Author: Edgar Rice Burroughs
Terrific book of short Tarzan stories. The stories are not necessarily related, though they are chronological in order. They mostly deal with a very young Tarzan, still more ape than man, and his learning about the world. I love that sort of thing. (As a child I regularly read a French comic book series about a prehistoric man who traveled the world, meeting various peoples, having adventures, and always learning new things, such as swimming, fire, blowguns, glass, etc. I still have a couple of those books and they’re awesome.)

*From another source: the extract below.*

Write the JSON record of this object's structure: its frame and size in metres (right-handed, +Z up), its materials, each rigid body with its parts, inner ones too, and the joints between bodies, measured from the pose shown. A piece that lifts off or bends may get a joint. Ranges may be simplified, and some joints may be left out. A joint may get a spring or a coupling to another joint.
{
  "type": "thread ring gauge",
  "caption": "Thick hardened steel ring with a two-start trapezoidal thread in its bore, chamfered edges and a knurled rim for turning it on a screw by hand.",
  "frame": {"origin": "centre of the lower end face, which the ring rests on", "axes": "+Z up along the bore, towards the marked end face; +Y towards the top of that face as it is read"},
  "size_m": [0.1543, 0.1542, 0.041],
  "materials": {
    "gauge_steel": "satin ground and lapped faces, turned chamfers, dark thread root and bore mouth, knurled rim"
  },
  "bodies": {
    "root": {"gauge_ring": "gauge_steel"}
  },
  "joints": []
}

Anyway, in this book there’s lots of humor, action, and Burroughs does an incredible job of making us understand the savage mind and point of view. There is even some profundity: for instance, the story where Tarzan searches for God. God is a foreign concept to him, but he reads about it in the books left by his parents, and so searches for God, inquiring the wise old apes, the witch-doctor of the native village, and even asks the moon. Burroughs’ revelation of how Tarzan discovers God is clever: Tarzan discovers mercy and refrains from killing a helpless man. He cannot figure out what stayed his hand, but finally figures it must be God, because only God could be stronger than Tarzan. Neatly done (and probably a healthier concept of God than most people’s).

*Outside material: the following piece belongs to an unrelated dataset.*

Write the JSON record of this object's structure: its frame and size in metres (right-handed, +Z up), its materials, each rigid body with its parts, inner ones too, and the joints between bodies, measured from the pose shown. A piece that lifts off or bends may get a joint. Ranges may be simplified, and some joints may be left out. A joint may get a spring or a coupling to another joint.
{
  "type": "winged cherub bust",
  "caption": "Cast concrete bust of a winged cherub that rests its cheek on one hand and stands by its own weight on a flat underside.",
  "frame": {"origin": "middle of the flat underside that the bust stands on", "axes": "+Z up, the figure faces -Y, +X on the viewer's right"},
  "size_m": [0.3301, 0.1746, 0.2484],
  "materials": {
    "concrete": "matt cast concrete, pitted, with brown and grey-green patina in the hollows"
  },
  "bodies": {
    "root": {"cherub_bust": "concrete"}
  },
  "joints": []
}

A central theme in all of Burroughs’ Tarzan stories is the conflict/differences between savagery and civilization, and he deftly brings that out in these stories, including one where he switches between the lives of two Lord Greystokes: the imposture in England and the savage in the African jungles, showing how each hunts, dines, and sleeps. The humor and irony is terrific: the “civilized” man shoots hundreds of harmless birds with a rifle as beaters drive the birds into the air, while the “savage” hunts with his bare hands and wits, and kills only what he needs to eat. In the end, it is the savage who sleeps peacefully, while the civilized man is up with pains from eating too much lobster and drinking too much wine. Hilarious!